Il grido del profeta Gioele: “ritornate a me con tutto il cuore” non deve rimanere inevaso dalla nostra insensibilità ma deve essere la scintilla del sincero ritorno all’amore del padre. Basta incamminarci. A Dio basta. Si accontenta. Sa che se ci decidiamo di andargli incontro sarà lui la nostra calamita. Ci attirerà a sé. Il vortice del suo amore infinito ci farà entrare nel flusso della sua orbita. Come la terra ha in sé stessa la forza gravitazionale, così l’amore di Dio esercita in nostro favore una forza gravitazionale che porta a lui. Ma non senza il nostro consenso. “Dio che ti ha creato senza di te non può salvarti senza di te” afferma sant’Agostino.
La liberta che Dio ci ha donato lo porta a fermarsi dinanzi al consenso della mia persona per accettare perfino il suo amore. Lo stupore della grandezza dell’amore di Dio per noi ci fa andare anche oltre questa considerazione fino a farci approdare all’assurdo: lui continua ad amarci anche nel momento in cui lo dovessimo rifiutare. Mistero d’amore. Ricchezza di paternità. Capacità d’attesa del nostro ravvedimento ottenuto non con la coercizione ma con la forza persuasiva dell’arrendevolezza del suo amore.
Questo è il concime per vincere ogni sterilità, di tutti gli alberi infruttiferi. D’altronde lui lo ha detto: “Non voi avete scelto me, ma io ho scelto voi e vi ho costituiti perché andiate e portiate frutto e il vostro frutto rimanga” (Giovanni 15,7-16).

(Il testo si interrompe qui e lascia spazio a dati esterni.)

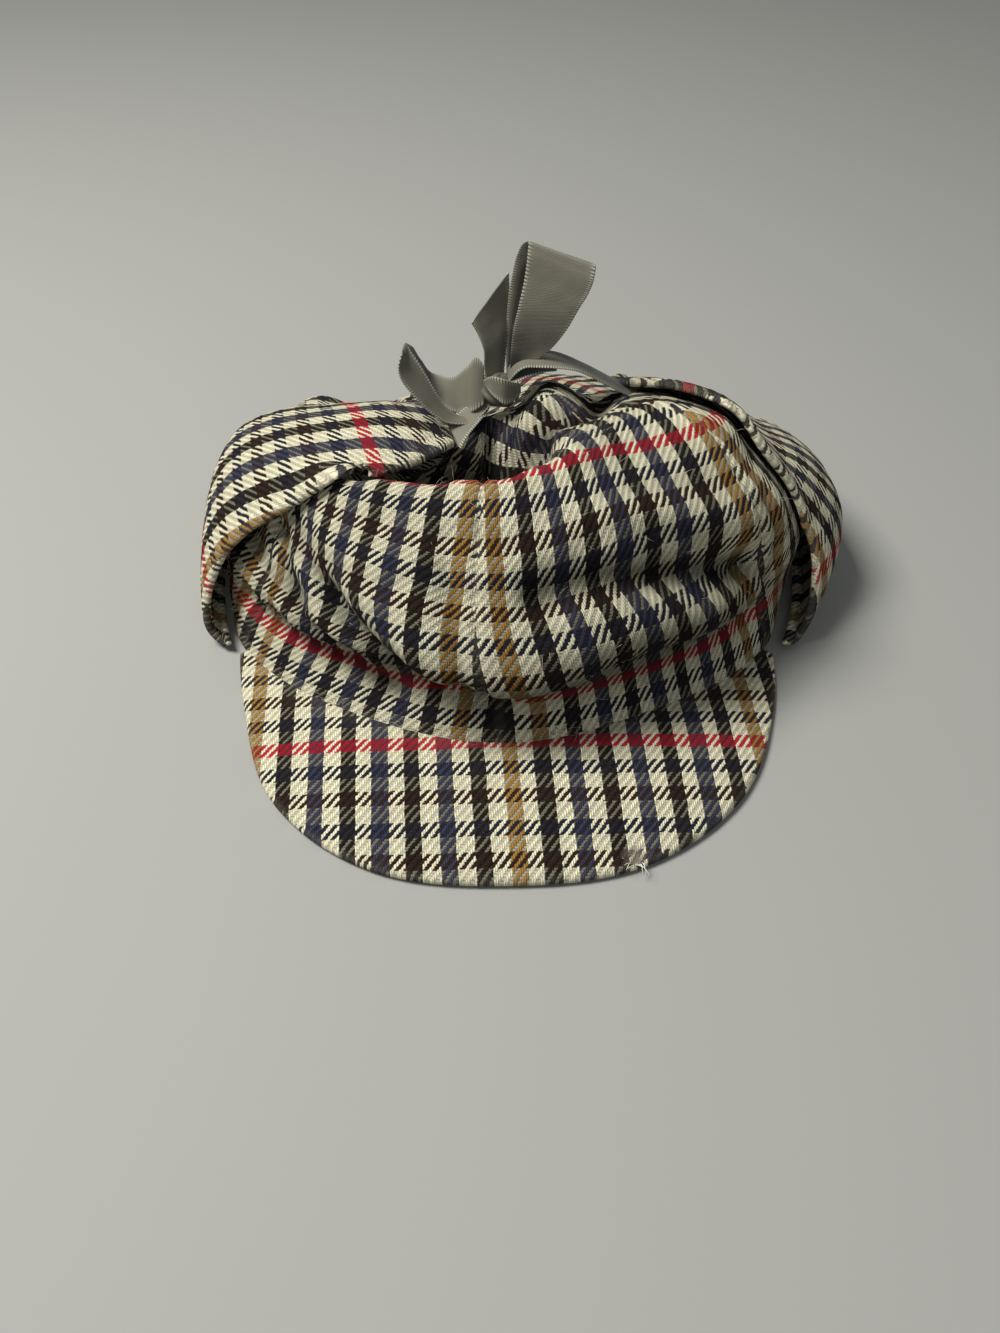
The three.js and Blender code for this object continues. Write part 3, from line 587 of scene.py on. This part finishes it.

Dio vuole che l’albero che è la mia vita fiorisca come in primavera, fruttifichi come in autunno e non spenga mai la sua vitalità. Anzi, anche dopo la potatura porti frutti più succulenti ed apprezzabili. “La gloria di Dio è l’uomo vivente” (Sant’Ireneo). E quale uomo è più vivente di colui che porta frutto? Nessuno. Allora lasciamoci concimare e non deludiamo Dio. Lui non ci delude mai!